From the alien Maz’Rah’s inability to comprehend Earth humor to Rufus’ reminiscing of his mercenary glory days, dialogue feels much less forced than in previous titles. Even the stoic Kal himself is given some much-needed characterization. We’re not talking Shakespearian-level depth or anything, but for a series that feeds on action and explosions, a little personality goes a long way.

Aside from the extensive campaign, which will run you several hours, N.O.V.A 3’s multiplayer offers an unlimited amount of entertainment. Offered over both local and online, matches span six different modes and host up to 12 players at a time. Gunning down the rest of the world in the palm of your hand has never looked or played so good.

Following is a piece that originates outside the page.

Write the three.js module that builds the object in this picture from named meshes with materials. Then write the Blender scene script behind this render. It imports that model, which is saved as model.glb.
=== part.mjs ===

It might be frustrating that you have to earn experience by playing in order to unlock the best weapons, but it’s a system that works both ways. Yes, it sucks having to eat rockets and lightning while using your lowly assault rifle, but it also makes climbing the experience ladder so much more satisfying.

If you’re looking for a FPS that’s exciting, immersive, and downright gorgeous in Retina display, N.O.V.A 3 is the one. It’s definitely going to lag on older iPads and iPhones with its ambitious rendering engine, but on the newest devices, it’s amazing how smooth it runs. The console-quality handheld debate is likely to continue for a while, but N.O.V.A 3 is the first title I’ve seen that pushes the quality of a handheld release this far.

Pros:

  • Extremely vivid character and weapon models. Impressive production value with full-on voice acting, detailed areas, and interactive cutscenes. The gyroscope controls are the best mobile FPS option yet.

Cons:

  • Control options aren’t going to please everyone. New players in multiplayer are put at a disadvantage.